From a dedicated cook and cookbook collector’s perspective, this book has some serious flaws and misses some major culinary talent. But, it was delightful to see that some local chefs and authors made the cut. Craig Claiborne and Pierre Franey are included, as they should be. Myrna Davis’s 1972 “The Potato Book” is included, with Truman Capote’s amusing foreword. He waxes poetic about foraging for unharvested potatoes and chilled Russian vodka, and laments the “new houses that are steadily popping up to mar the long line where the land ends and the sky begins.” He also gives a shout out to the then Hampton Day School, saying “it is as open in spirit as its surroundings and for that we can be grateful.”

 The local watercolorist and illustrator Lauren Jarrett’s exquisite work can be seen in “Catalan Cuisine.” It’s a shame that some other “locals,” such as Eric Ripert of Le Bernardin and Sheila Lukins of Silver Palate fame didn’t make the cut. Surely, the 1980s fame of Silver Palate and New Basics cookbooks deserved a place in this tome?

Since this is a British publication, however, it is heavy on British authors. While I admire Jamie Oliver a great deal, I’m not sure his “30 Minute Meals” is a worthy addition. There is also quite a bit of infatuation with totally kitschy cookbooks, mostly American, natch. There is “The Mafia Cookbook,” “The Special Effects Cookbook,” “White Trash Cooking,” “The Astronaut’s Cookbook,” “Singers and Swingers in the Kitchen,” “I Hate to Cook Book,” “DC Super Heroes Super Healthy Cookbook,” and worst of all, “Bridget’s Diet Cookbook.”
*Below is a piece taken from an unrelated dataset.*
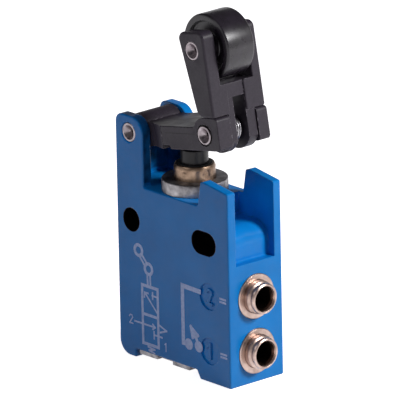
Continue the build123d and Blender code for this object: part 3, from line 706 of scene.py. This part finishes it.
# Roller wheel. A thick acetal tyre with a hollow turned into each face, a hub that stands
# against the arm's cheeks, and a tread with broken edges.
low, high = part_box("roller")
hub_front, hub_back = low[1] * 1000, high[1] * 1000
tread_front, tread_back = -3.375, 3.125
tread = (high[2] - low[2]) * 500
wheel = lathe(
    "roller_turned",
    [
        (hub_front, 1.55, 0.1),
        (hub_front, 2.6, 0.15),
        (tread_front + 0.9, 2.85, 0.35),
        (tread_front + 0.9, 4.75, 0.35),
        (tread_front, 4.9, 0.15),
        (tread_front, tread, 0.45),
        (tread_back, tread, 0.45),
        (tread_back, 4.9, 0.15),
        (tread_back - 0.9, 4.75, 0.35),
        (tread_back - 0.9, 2.85, 0.35),
        (hub_back, 2.6, 0.15),
        (hub_back, 1.55, 0.1),
    ],
    ((low[0] + high[0]) / 2, 0, (low[2] + high[2]) / 2),
    (0, 1, 0),
    black_acetal,
    turns=180,
    steps=7,
)
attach(wheel, "roller")
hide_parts("roller")


# Trip spring. Hard-drawn wire wound round the arm's pin, one leg up inside the arm and
# one along the lever's slot.
def tube(name, path, thickness, material, sides=12):
    """A round wire along a path of points.

    At each point a ring of the wire's radius stands square to the path, its first
    direction being the last one with its part along the path taken out.
    """
    ahead = np.gradient(path, axis=0)
    ahead /= np.linalg.norm(ahead, axis=1)[:, None]
    first = np.zeros_like(path)
    guess = np.array((0.3, 0.9, 0.2))
    for i, way in enumerate(ahead):
        guess = guess - way * (guess @ way)
        guess /= np.linalg.norm(guess)
        first[i] = guess
    second = np.cross(ahead, first)
    angle = np.linspace(0, 2 * math.pi, sides, endpoint=False)
    size = np.full(len(path), thickness / 2)
    size[[0, -1]] = thickness / 200
    rings = (
        path[:, None]
        + (size[:, None] * np.cos(angle))[..., None] * first[:, None]
        + (size[:, None] * np.sin(angle))[..., None] * second[:, None]
    )
    return outward(grid_object(name, rings, False, True, material))


low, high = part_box("trip_spring")
middle = np.array(((low[0] + high[0]) / 2, 0, (low[2] + high[2]) / 2))
coil_radius = (high[2] - low[2]) / 2 - 0.0002
tilt = math.radians(10.5)
lever_way = np.array((math.cos(tilt), 0, math.sin(tilt)))
arm_way = np.array((-math.sin(tilt), 0, math.cos(tilt)))
turn = np.linspace(math.pi, math.pi + 2 * math.pi * 4.25, 260)
depth = np.linspace(low[1] + 0.0002, high[1] - 0.0002, len(turn))
coil = (
    middle
    + coil_radius * np.cos(turn)[:, None] * lever_way
    + coil_radius * np.sin(turn)[:, None] * arm_way
)
coil[:, 1] = depth
up_leg = coil[0] + np.linspace(0.0042, 0.0001, 30)[:, None] * arm_way
down_leg = coil[-1] - np.linspace(0.0001, 0.0024, 20)[:, None] * lever_way
tip = np.vstack([up_leg[:1], up_leg, coil, down_leg, down_leg[-1:]])
tip[0] += arm_way * 0.00001
tip[-1] -= lever_way * 0.00001
trip_spring = tube("trip_spring_wire", tip, 0.0004, spring_wire)
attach(trip_spring, "lever")
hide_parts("trip_spring")


# Inner springs. The two coil springs under the plunger and the poppet, ground flat at their
# ends.
def coil_spring(node, turns, wire):
    """An upright coil in the place of a CAD node; its pitch closes up at both ends.

    The height follows t - 0.8 sin(2 pi t) / (2 pi) over the wire's length t, which is slow
    at both ends.
    """
    low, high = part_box(node)
    t = np.linspace(0, 1, turns * 32)
    rise = t - 0.8 * np.sin(2 * math.pi * t) / (2 * math.pi)
    angle = 2 * math.pi * turns * t
    radius = (high[0] - low[0]) / 2 - wire / 2
    path = np.stack(
        [
            (low[0] + high[0]) / 2 + radius * np.cos(angle),
            (low[1] + high[1]) / 2 + radius * np.sin(angle),
            low[2] + wire / 2 + (high[2] - low[2] - wire) * rise,
        ],
        1,
    )
    new = tube(f"{node}_wire", path, wire, spring_wire)
    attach(new, "case")
    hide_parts(node)
    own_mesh(new)


coil_spring("return_spring", 5, 0.0005)
coil_spring("poppet_spring", 4, 0.0004)


# Print. The valve's symbol and the flow path, pad-printed in pale blue-grey ink on the
# front face: an even, slightly worn film with nothing but generic signs.
ink, tree = new_tree("pale_printing_ink")
place = add_node(tree, "ShaderNodeTexCoord")
tone = ramp(tree, noise(tree, place, 1800, 5), 0.3, 0.6, linear("#A6BFEC"), linear("#C4D7FA"))
film = bumps(tree, noise(tree, place, 5000, 2), 0.1, 0.00001)
finish_tree(tree, {"Roughness": 0.5, "Specular IOR Level": 0.3}, {"Base Color": tone.outputs[0], "Normal": film.outputs[0]})


def strokes(name, lines, body="case", face=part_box("body")[0][1], material=ink):
    """Flat ink strokes on the front face from lines of width, then x, z points, in mm.

    Each straight run becomes a thin raised box, half the width longer at both ends, so
    that the corners close.
    """
    proud = 0.000012
    points = []
    quads = []
    for width, *run in lines:
        for (x0, z0), (x1, z1) in zip(run[:-1], run[1:]):
            way = np.array((x1 - x0, z1 - z0)) / math.hypot(x1 - x0, z1 - z0)
            across = np.array((-way[1], way[0])) * width / 2
            ends = np.array(((x0, z0), (x1, z1))) + np.array((-way, way)) * width / 2
            flat = np.array((ends[0] - across, ends[1] - across, ends[1] + across, ends[0] + across))
            start = len(points)
            for depth in (face - proud, face + proud):
                points += [(x / 1000, depth, z / 1000) for x, z in flat]
            quads.append([start + i for i in (0, 1, 2, 3)])
            quads += [[start + i, start + 4 + i, start + 4 + j, start + j] for i, j in ((0, 1), (1, 2), (2, 3), (3, 0))]
            quads.append([start + i for i in (7, 6, 5, 4)])
            proud += 0.0000002
    mesh = bpy.data.meshes.new(name)
    mesh.from_pydata(points, [], quads)
    mesh.materials.append(material)
    mesh.update()
    new = bpy.data.objects.new(name, mesh)
    scene.collection.objects.link(new)
    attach(new, body)
    return new


def circle(x, z, radius, count=24):
    """Points round a circle, closed."""
    angle = np.linspace(0, 2 * math.pi, count + 1)
    return list(zip(x + radius * np.cos(angle), z + radius * np.sin(angle)))


symbol = [
    (0.6, (2.6, -11.95), (6.9, -11.95), (6.9, -23.2), (2.6, -23.2), (2.6, -11.95)),
    (0.55, (2.6, -17.5), (6.9, -17.5)),
    (0.6, *circle(1.77, -5.5, 1.0)),
    (0.6, *circle(4.49, -8.56, 1.0)),
    (0.45, (2.2, -6.7), (3.55, -8.2)),
    (0.45, (2.75, -6.2), (4.1, -7.55)),
    (0.45, (4.15, -9.7), (4.2, -11.7)),
    (0.45, (4.9, -9.7), (4.95, -11.7)),
    (0.35, (6.7, -16.6), (3.3, -13.3)),
    (0.35, (3.2, -14.2), (3.3, -13.3), (4.2, -13.3)),
    (0.35, (5.4, -13.5), (6.6, -13.5)),
    (0.35, (5.5, -12.9), (5.5, -14.1)),
    (0.35, (0.4, -19.5), (2.4, -19.5)),
    (0.35, (2.9, -19.5), (6.0, -19.5)),
    (0.35, (5.4, -19.05), (6.0, -19.5), (5.4, -19.95)),
    (0.35, (7.3, -18.8), (9.2, -19.45), (7.5, -20.1)),
    (0.35, (5.7, -20.4), (5.7, -21.7)),
    (0.35, (5.7, -21.0), (7.9, -21.0)),
    (0.35, (4.0, -23.7), (5.8, -23.9), (4.2, -24.3), (5.7, -24.6)),
]
strokes("print_symbol", symbol)
digits = [
    (0.26, (-1.15, -18.85), (-0.9, -18.55), (-0.45, -18.55), (-0.25, -18.95), (-1.1, -20.15), (-0.2, -20.15)),
    (0.26, (8.65, -22.15), (8.95, -21.9), (8.95, -23.4)),
]
strokes("print_digits", digits)
flow = [
    (0.9, (13.85, -9.5), (13.85, -20.5)),
    (0.9, (13.85, -9.5), (18.5, -9.6)),
    (1.1, *circle(15.35, -20.45, 0.4)),
    (1.1, *circle(18.1, -20.3, 0.4)),
    (0.7, (17.2, -18.2), (18.0, -20.0)),
    (0.6, (16.0, -16.9), (16.45, -18.9)),
    (0.6, (16.0, -16.9), (17.9, -18.2)),
    (0.8, (16.4, -17.9), (17.4, -18.4)),
    (0.6, (16.45, -18.9), (17.9, -18.2)),
    (0.4, (24.3, -9.6), (25.7, -9.6)),
    (0.4, (24.3, -10.2), (25.7, -10.2)),
    (0.4, (24.3, -20.2), (25.7, -20.2)),
    (0.4, (24.3, -20.8), (25.7, -20.8)),
]
strokes("print_flow", flow)


# Lever's mould line. A hair-fine dark strip runs along the front of the lever, from its flare
# to the trip arm's pin: painted shadow of the step where the two halves of the mould met.
mould_line_shade = soft_black("mould_line_shadow", "#131214", "#0D0C0E", 0.6)


def along_lever(along, up):
    """A point of the level lever, in mm from its pivot, turned to the lever's rest place."""
    low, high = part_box("lever_pivot_pin")
    x = (low[0] + high[0]) * 500 + along * math.cos(tilt) - up * math.sin(tilt)
    z = (low[2] + high[2]) * 500 + along * math.sin(tilt) + up * math.cos(tilt)
    return x, z


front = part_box("lever")[0][1]
line = strokes(
    "lever_mould_line_shadow",
    [(0.09, along_lever(10.2, 0.25), along_lever(18.4, 0.25))],
    "lever",
    front,
    mould_line_shade,
)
Do you remember the brief, sad fad of the ’70s with calendars, cards, and, yes, a cookbook with a fat, nude girl named Bridget? The chosen illustration for “Cookbook Book” is Bridget eating a plate of bird seed. Sooooo politically incorrect nowadays. Probably even better (or worse) is the “Super Heroes” recipe for Invisible Banana French Toast. The comic strip shows Batman wondering where the banana is. Robin replies, “You get that taste by putting the banana in the Batman . . . er, I mean the batter, Batman.” There have been sniggering jokes for decades about Batman and Robin’s sexuality, but such innuendo in what is supposed to be a children’s cookbook?

The book is divided into chapters/categories such as “Design Mavericks,” “Enduring Classics,” and “World Flavors,” but these, too, contain flaws. Sylvia (Queen of Soul Food) Woods, the owner and proprietor of the eponymous Sylvia’s of Harlem, is a true blue American, not African. However, it is heartening to see that Yotam Ottolenghi gets a page from his “Plenty” cookbook, and there are some single subject books that enchant, such as Rose Levy Beranbaum’s “The Bread Bible,” Pierre Herme’s “Macarons,” and Myrna Davis’s aforementioned “The Potato Book.”

There are also books for cooks that may not catch your eye at a Barnes and Noble. “Visual Recipes: A Cookbook for Non-Readers” is an example. “The Eskimo Cook Book,” written by the students of Shishmaref Day School, was published by the Alaska Crippled Children’s Association in 1953 and has charming drawings by the children, along with some very regional recipes for seagull eggs, dried salmon eggs with berries, conch, and tomcod.

As Colman Andrews says in the introduction, “Volumes like these bring us not just cooking lessons but inspiration, insight, and context.” And even a touch of our own local flavors.